I raggi UV, le radiazioni invisibili emesse dal Sole, furono identificati per la prima volta nell’Ottocento dal fisico e chimico tedesco Johann Wilhelm Ritter, che gettò le basi per lo studio degli effetti della luce solare sul corpo umano. Qualche decennio più tardi, nel 1820, lo studioso inglese Everard Home compì un esperimento semplice ma illuminante: espose entrambe le mani alla luce solare, coprendone una con un guanto nero. Il risultato? Solo la mano scoperta sviluppò un eritema, mentre quella protetta restò illesa. Da questa osservazione, Home comprese che non è il calore del sole — come si credeva allora — a causare gli effetti sulla pelle, ma la luce stessa. Un’intuizione pionieristica che apre la strada alla moderna fotoprotezione.
Forme primordiali di protezione solare
In epoche ancora più antiche, invece, in mancanza di ricerche scientifiche, esistevano comunque forme “primordiali” di protezione solare: gli antichi Egizi usavano estratti di riso, gelsomino e lupino; Greci e Romani si affidavano a oli vegetali e minerali, come quello d’oliva; in Asia si prediligevano polveri bianche per riflettere i raggi e mantenere la pelle chiara, simbolo, anche in Oriente, di raffinatezza e nobiltà.
La nascita delle creme
Le prime formulazioni di crema solare più simili a quelle in commercio oggi risalgono agli anni ’30 del Novecento. Nel 1938, il chimico svizzero Franz Greiter sviluppò uno dei primi prototipi, dopo essersi scottato durante una scalata sulle Alpi.

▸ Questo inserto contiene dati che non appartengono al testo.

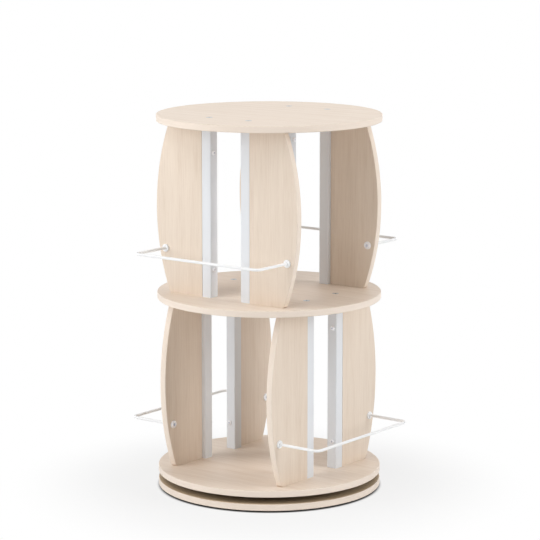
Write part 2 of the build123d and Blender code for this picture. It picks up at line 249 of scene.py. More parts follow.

Qualche anno dopo, nel 1944, in piena Seconda guerra mondiale, l’esercito americano distribuiva ai soldati una crema a base di benzil salicilato, utile a proteggerli dal sole nelle campagne del Pacifico. Dagli anni ‘60 in poi, con la diffusione del concetto di SPF (Sun Protection Factor), ideato proprio da Greiter nel 1962, le creme solari iniziarono ad essere prodotte e acquistate su larga scala. Iniziarono a essere di pari passo le prime pubblicità commerciali, come per esempio quella con la bambina e il cane dell’azienda Coppertone, produttrice di una delle prime creme lanciate sul mercato, ideata dall’aviatore e farmacista Benjamin Green nel 1944.
Le creme “moderne”
A partire dagli anni ‘80-’90, periodo in cui fu registrato un aumento dei casi di melanoma, crebbe la consapevolezza dei rischi del sole e le aziende iniziarono a formulare nuovi prodotti, con un maggior grado di protezione e resistenza, come le creme con filtri UVA e UVB e le creme resistenti all’acqua. Attualmente la protezione dai raggi UV è accompagnata da un’accentuata attenzione per la fotosensibilità e la sostenibilità ambientale: la maggior parte delle creme in commercio sono prodotte con filtri reef friendly e sono contenute in packaging riciclati.
Conoscevi la storia della crema solare? Da oggi sarai abbronzatssimə con più consapevolezza!